In the series Conflict and Unity, comprising three sculptural works, João Ferro Martins addresses the theme of the exhibition based on the notion of replication and the conflict between aesthetic discourses arising from similar objects. The issue of the tensions experienced by modern artists, namely the antinomic relations between abstract and figurative art, between the value of utility versus the value of autonomy of the artistic object, or between authored and anonymous work, are explored in the creation of this sculptural triptych based on a matrix: a utilitarian museum object used to transport works of art in the Neorealism Museum itself. Using the structure of the lower platform of this vehicle, designed, built and used by the technical team of the Neorealism Museum, João Ferro Martins built his artistic project in collaboration with the employees of the municipal woodwork workshops. This reference to the way the project is built is relevant because it evokes a critique to the concept of artistic authorship inherent to the series, by means of the partial copy of a functional object, and emphasizes the recognition of ordinary workshop work, often accomplished thanks to the support of anonymous people. More than promoting an aesthetic experience, Conflict and Unity is primarily focused on addressing the way a work of art is produced and the creative processes intrinsic to the author. 

Conflict and Unity I, which comprises a small wheeled platform on which there is an amplifier and two speakers, acquires the status of an ordinary stereo system and sound installation, reflecting the richness of the appropriation of objects from everyday life and the collaborative potential of the different artistic disciplines. Next to it we find Conflict and Unity II, which brings us closer to the value of the autonomy of minimalist aesthetics, thanks to its monolithic appearance, which is nevertheless subverted by the deliberate presence of a light element. On the other hand, Conflict and Unity III, whose appearance is similar to that of the other two works, is made of plywood and has an apparently utilitarian function, due to the presence of a set of two types of glasses, in an unstable equilibrium and with different values in terms of aesthetics and usefulness: a common glass (popular, mainly used for wine) and a refined glass (a flute, used for champagne).

MAFALDA SANTOS

The materiality and visibility of objects and the way their form and content are perceived are some of the starting points of the Anhangabaú (2014) installation, by Mafalda Santos. The installation shows us a "wall" built of overlapping piles of printed paper. The information contained in these pages, if any, remains inaccessible and encrypted, as we can only see their multiple and varied margins. 

Playing with the concept of abstraction in order to question the content's infinite possibilities, and also with the object's physical or three-dimensional nature and the image's two-dimensional and abstract nature, Mafalda Santos raises other reflections and questions of interest to the reading of her work, such as the accumulation and obsolescence inherent to the excess of information that, paradoxically, make it impossible to access knowledge.
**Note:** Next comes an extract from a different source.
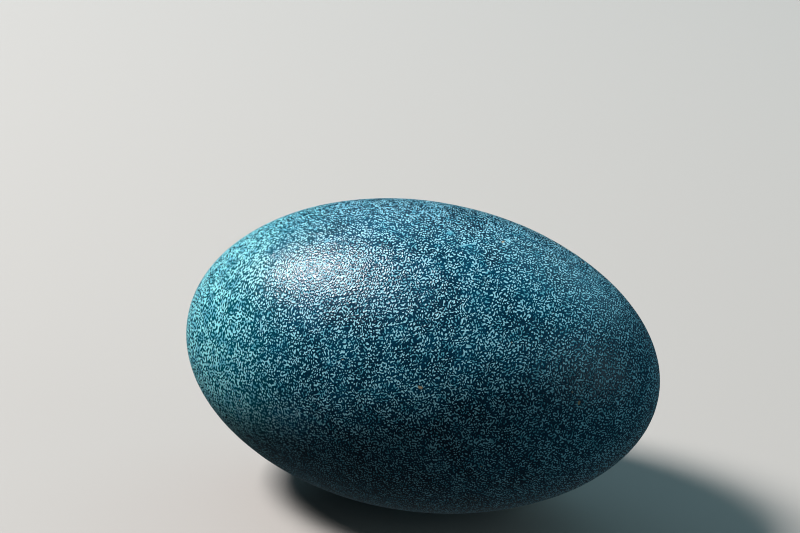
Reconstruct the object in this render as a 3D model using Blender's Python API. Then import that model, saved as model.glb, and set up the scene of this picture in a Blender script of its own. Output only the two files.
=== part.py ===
"""An emu egg lying on its side, at rest on a small flat spot.

Run it with: blender --background --python part.py
Metres, +Z up. The egg's long axis lies almost along X, with the slimmer end towards +X.
The origin is on the surface that the egg rests on, under the middle of the egg.
"""

import math

import bmesh
import bpy

# Driving dimensions.
LENGTH = 0.137  # from tip to tip, along the egg's own axis
BREADTH = 0.0864  # across the middle
TAPER = 0.020  # how much slimmer one half is than the other, as a share of the radius
SLIMNESS = 0.021  # how much slimmer both ends are than an ellipsoid's, as a share of the radius
SPOT_DEPTH = 0.0003  # how far the flat resting spot is cut into the underside

# How finely the curved surface is divided into facets.
RINGS = 46  # from tip to tip
SEGMENTS = 84  # around the egg

SHELL_COLOUR = (0.010, 0.085, 0.105, 1.0)
SHELL_ROUGHNESS = 0.42

GROUND_SIZE = 0.2  # side of the block that cuts the resting spot


def clear_scene():
    """Removes whatever the file holds, such as the startup cube."""
    for old in list(bpy.data.objects):
        bpy.data.objects.remove(old)


def meridian(rings):
    """(place along the axis, radius) of each ring, from the slim tip at +X to the blunt tip.

    The rings are at even angles of an ellipse, so they are closest together at the tips.
    """
    points = []
    for ring in range(rings + 1):
        angle = math.pi * ring / rings
        along = math.cos(angle)
        fullness = 1 - TAPER * along - SLIMNESS * along**2
        points.append((LENGTH / 2 * along, BREADTH / 2 * math.sin(angle) * fullness))
    return points


def centre_of_mass(profile):
    """Place of a solid egg's centre of mass on its axis, from thin discs between the rings."""
    volume = moment = 0.0
    for (x_a, r_a), (x_b, r_b) in zip(profile, profile[1:]):
        disc = (x_a - x_b) * (r_a**2 + r_a * r_b + r_b**2)
        volume += disc
        moment += disc * (x_a + x_b) / 2
    return moment / volume


def height_when_tilted(profile, balance, tilt):
    """Height of the centre of mass over the ground, with the slim end tilted down."""
    return max((x - balance) * math.sin(tilt) + r * math.cos(tilt) for x, r in profile)


def resting_tilt(profile, balance):
    """The tilt at which the egg lies still: the one that brings its centre of mass lowest."""
    tilts = (math.radians(step / 100) for step in range(-500, 501))
    return min(tilts, key=lambda tilt: height_when_tilted(profile, balance, tilt))


def egg_mesh():
    """The whole egg about its own axis: the meridian spun once round X."""
    bm = bmesh.new()
    points = [bm.verts.new((x, 0, r)) for x, r in meridian(RINGS)]
    edges = [bm.edges.new(pair) for pair in zip(points, points[1:])]
    bmesh.ops.spin(
        bm, geom=points + edges, cent=(0, 0, 0), axis=(1, 0, 0), angle=math.tau, steps=SEGMENTS
    )
    bmesh.ops.remove_doubles(bm, verts=bm.verts, dist=1e-6)
    bmesh.ops.recalc_face_normals(bm, faces=bm.faces)
    mesh = bpy.data.meshes.new("egg")
    bm.to_mesh(mesh)
    bm.free()
    mesh.shade_smooth()
    return mesh


def shell_material():
    """Granular, satin eggshell in a very dark teal."""
    material = bpy.data.materials.new("shell")
    material.use_nodes = True
    shader = material.node_tree.nodes["Principled BSDF"]
    shader.inputs["Base Color"].default_value = SHELL_COLOUR
    shader.inputs["Roughness"].default_value = SHELL_ROUGHNESS
    shader.inputs["Metallic"].default_value = 0.0
    return material


def ground_cutter():
    """The ground as a block, with its top at Z 0, which cuts the resting spot. It isn't a part."""
    bm = bmesh.new()
    bmesh.ops.create_cube(bm, size=GROUND_SIZE)
    mesh = bpy.data.meshes.new("ground_cutter")
    bm.to_mesh(mesh)
    bm.free()
    ground = bpy.data.objects.new("ground_cutter", mesh)
    ground.location.z = -GROUND_SIZE / 2
    ground.hide_render = True
    ground.display_type = "WIRE"
    bpy.context.scene.collection.objects.link(ground)
    return ground


def lay_down(egg):
    """Tilts the egg as it balances, sinks it by the spot's depth and centres it over the origin."""
    fine = meridian(20 * RINGS)
    balance = centre_of_mass(fine)
    tilt = resting_tilt(fine, balance)
    middle_height = height_when_tilted(fine, 0.0, tilt)
    egg.rotation_euler.y = tilt
    reach = [x * math.cos(tilt) + r * math.sin(tilt) for x, r in fine]
    far_end = [x * math.cos(tilt) - r * math.sin(tilt) for x, r in fine]
    egg.location.x = -(max(reach) + min(far_end)) / 2
    egg.location.z = middle_height - SPOT_DEPTH


def build():
    clear_scene()
    egg = bpy.data.objects.new("egg", egg_mesh())
    egg.data.materials.append(shell_material())
    bpy.context.scene.collection.objects.link(egg)
    lay_down(egg)
    spot = egg.modifiers.new("resting_spot", "BOOLEAN")
    spot.operation = "DIFFERENCE"
    spot.object = ground_cutter()


build()
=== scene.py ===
"""An emu egg lying on its side on a pale studio table.

Metres, +Z up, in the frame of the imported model: the egg's long axis lies almost along X, with
the slimmer end towards +X, and the origin is on the table under the middle of the egg.
"""
import math

import bmesh
import bpy
from mathutils import Matrix, Vector, noise


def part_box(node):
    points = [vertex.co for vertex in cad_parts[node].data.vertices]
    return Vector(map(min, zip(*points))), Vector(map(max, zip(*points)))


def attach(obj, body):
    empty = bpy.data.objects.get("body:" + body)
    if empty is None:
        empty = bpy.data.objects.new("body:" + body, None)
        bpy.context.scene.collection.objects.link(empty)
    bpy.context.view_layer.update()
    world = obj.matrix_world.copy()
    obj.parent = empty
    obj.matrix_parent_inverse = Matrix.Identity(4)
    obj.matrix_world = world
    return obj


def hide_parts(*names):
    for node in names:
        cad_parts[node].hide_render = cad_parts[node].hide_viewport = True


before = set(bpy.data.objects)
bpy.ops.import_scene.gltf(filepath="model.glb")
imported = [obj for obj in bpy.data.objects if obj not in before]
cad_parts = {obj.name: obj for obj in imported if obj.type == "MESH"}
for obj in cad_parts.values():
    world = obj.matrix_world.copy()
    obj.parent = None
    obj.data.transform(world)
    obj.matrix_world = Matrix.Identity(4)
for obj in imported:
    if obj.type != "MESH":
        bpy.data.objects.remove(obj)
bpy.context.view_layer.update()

egg_low, egg_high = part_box("egg")
egg_middle = (egg_low + egg_high) / 2

# The camera. A long lens stands over half a metre away, in front of the egg and towards its slim
# end. It looks down at 25 degrees, and a little over the egg.

VIEW_AZIMUTH = math.radians(19.9)
VIEW_ELEVATION = math.radians(25.0)
VIEW_DISTANCE = 0.6215
AIM_ABOVE = 0.0247  # how far over the middle of the egg the lens points, across the view
AIM_LEFT = 0.0052  # the same to the left
SENSOR_WIDTH = 36.0  # millimetres
FOCAL_LENGTH = 100.0

camera_right = Vector((math.cos(VIEW_AZIMUTH), math.sin(VIEW_AZIMUTH), 0))
camera_away = Vector((-math.sin(VIEW_AZIMUTH), math.cos(VIEW_AZIMUTH), 0))
to_camera = Vector((0, 0, 1)) * math.sin(VIEW_ELEVATION) - camera_away * math.cos(VIEW_ELEVATION)
camera_up = to_camera.cross(camera_right)
aim = egg_middle + camera_up * AIM_ABOVE - camera_right * AIM_LEFT

camera = bpy.data.objects.new("camera", bpy.data.cameras.new("camera"))
camera.data.sensor_width = SENSOR_WIDTH
camera.data.lens = FOCAL_LENGTH
camera.location = egg_middle + to_camera * VIEW_DISTANCE
camera.rotation_euler = (aim - camera.location).to_track_quat("-Z", "Y").to_euler()
bpy.context.scene.collection.objects.link(camera)
bpy.context.scene.camera = camera

# The shell. The whole egg is one closed shell, laid down in the bird as the egg turns, so it is
# round about its long axis, with one end a little slimmer than the other. It lies free on its
# side, at the tilt at which it balances, on the solid's small resting spot.

LENGTH = egg_high.x - egg_low.x
BREADTH = egg_high.y - egg_low.y
TAPER = 0.020  # how much slimmer one half is than the other, as a share of the radius
SLIMNESS = 0.021  # how much slimmer both ends are than an ellipsoid's, as a share of the radius
TILT = math.radians(0.66)  # the slim end is this much lower
SPOT_DEPTH = 0.0003  # how far the resting spot is cut into the underside
CELLS = 129  # quads along each side of the six patches that the shell is meshed from
MERIDIAN_STEPS = 720
PATCH_MARGIN = 0.006  # bare border of each patch in the bake map, as a share of its cell

SWELL_SIZE = 0.020  # broad unevenness of the wall
SWELL_HEIGHT = 0.00008
DIMPLE_SIZE = 0.0024  # shallow dimples between groups of granules
DIMPLE_HEIGHT = 0.00003


def shell_radius(angle):
    """Radius of the egg at an angle of its meridian, from 0 at the slim tip to pi at the blunt one."""
    along = math.cos(angle)
    return BREADTH / 2 * math.sin(angle) * (1 - TAPER * along - SLIMNESS * along**2)


def even_meridian():
    """Angles of the meridian at even distances along the shell, from the slim tip to the blunt one."""
    angles = [math.pi * step / MERIDIAN_STEPS for step in range(MERIDIAN_STEPS + 1)]
    places = [Vector((LENGTH / 2 * math.cos(a), shell_radius(a))) for a in angles]
    travelled = [0.0]
    for here, there in zip(places, places[1:]):
        travelled.append(travelled[-1] + (there - here).length)
    even = []
    segment = 0
    for step in range(MERIDIAN_STEPS + 1):
        target = travelled[-1] * step / MERIDIAN_STEPS
        while segment < MERIDIAN_STEPS - 1 and travelled[segment + 1] < target:
            segment += 1
        share = (target - travelled[segment]) / (travelled[segment + 1] - travelled[segment])
        even.append(angles[segment] + share * (angles[segment + 1] - angles[segment]))
    return even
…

In the vortex of our time, when both reliable and fake information travels fast, this work leads us to reflect on the real conflict between the exponential amount of information we receive and the actual knowledge generated by this transmission, which is as immediate as it is ephemeral or superficial. By re-appropriating it and re-reading it through Mario Dionísio's critical production, the formal character of the work that intervenes "architecturally" in the exhibition space, creating a visual barrier that conceals the works on display, does not deny its strongly abstract nature, whose reading and access will be that much deeper as we get closer to its inexhaustible world of possibilities.

The artist is also presenting the work Force and Form (2018), which reflects the theme of the conference Conflict and Unity of Contemporary Art, by Mario Dionísio, establishing a dialogue between the three-dimensional work and the author's painting, At the Table, by the Oil Lamp (1948), selected for this exhibition. 

SUSANA GAUDÊNCIO

The artist presents two works in this exhibition. The work A World Within the World (2018) consists of a composition of posters on wooden structures and the video-animation A Play Between Black and White Holes (2018). Both evoke the text of the conference Conflict and Unity in of Contemporary Art, by Mario Dionísio, and the work Black Square, by Kazimir Malevitch, presented in 1915 in The Last Futurist Exhibition 0.10. 

For these projects, Susana Gaudêncio drew inspiration from this work and, playing satirically with this reference, she develops a critical narrative that is intertwined with the fascination she experienced with Sartre's description (in his novel Nausea) of an abstract work, an excerpt referred to by Dionísio at the 1957 conference, to exemplify a plausible, or hypothetical, description of an abstract painting. Unlike the Supremacist works, in A World Within the World the artist uses images of fragmented objects, figures, or situations, natural and mineral forms, reproducing images of objects at different zoom levels and imposing them as a reality.

This reflection is also transposed into the exhibition space and enriched and complemented by the video-animation A Play Between Black and White Holes, which elaborates on the underlying concepts.